To make matters worse, it has that SW flushing fallback that isn't
even architectural from what I remember of the last time it was
discussed, but most certainly will waste a lot of time going through
the motions that may or may not flush the L1D after all.
I don't want some application to go "Oh, I'm _soo_ special and pretty
and such a delicate flower, that I want to flush the L1D on every task
switch, regardless of what CPU I am on, and regardless of whether
there are errata or not".
Because that app isn't just slowing down itself, it's slowing down others too.
I have a hard time following whether this might all end up being
predicated on the STIBP static branch conditionals and might thus at
least be limited only to CPU's that have the problem in the first
place.
But I ended up unpulling it because I can't figure that out, and the
explanations in the commits don't clarify (and do imply that it's
regardless of any other errata, since it's for "undiscovered future
errata").
Because I don't want a random "I can make the kernel do stupid things"

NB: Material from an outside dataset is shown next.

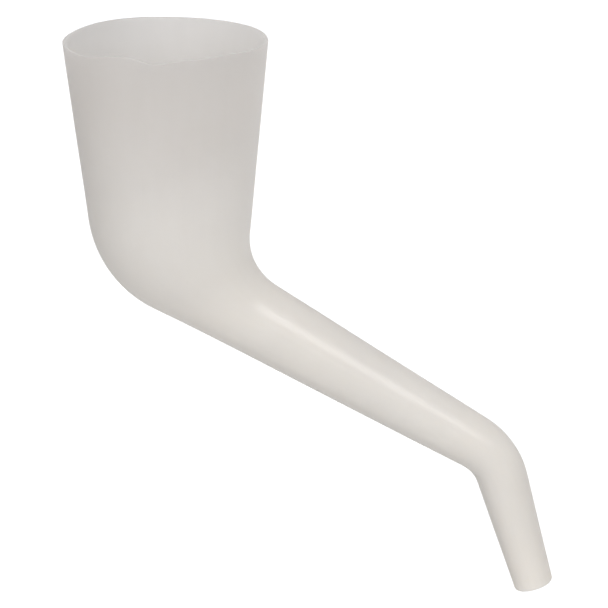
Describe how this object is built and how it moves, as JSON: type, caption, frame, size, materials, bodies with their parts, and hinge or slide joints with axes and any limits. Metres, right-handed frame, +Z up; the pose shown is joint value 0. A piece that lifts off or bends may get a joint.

flag for people to opt into. I think it needs a double opt-in.
At a _minimum_, SMT being enabled should disable this kind of crazy
pseudo-security entirely, since it is completely pointless in that
situation. Scheduling simply isn't a synchronization point with SMT
on, so saying "sure, I'll flush the L1 at context switch" is beyond
stupid.
I do not want the kernel to do things that seem to be "beyond stupid".
Because I really think this is just PR and pseudo-security, and I
think there's a real cost in making people think "oh, I'm so special
that I should enable this".
I'm more than happy to be educated on why I'm wrong, but for now I'm
unpulling it for lack of data.
Maybe it never happens on SMT because of all those subtle static
branch rules, but I'd really like to that to be explained.
Linus
On Mon, Jun 1, 2020 at 6:06 PM Balbir Singh <[email protected]> wrote:
>
> I think apps can do this independently today as in do the flush
> via software fallback in the app themselves.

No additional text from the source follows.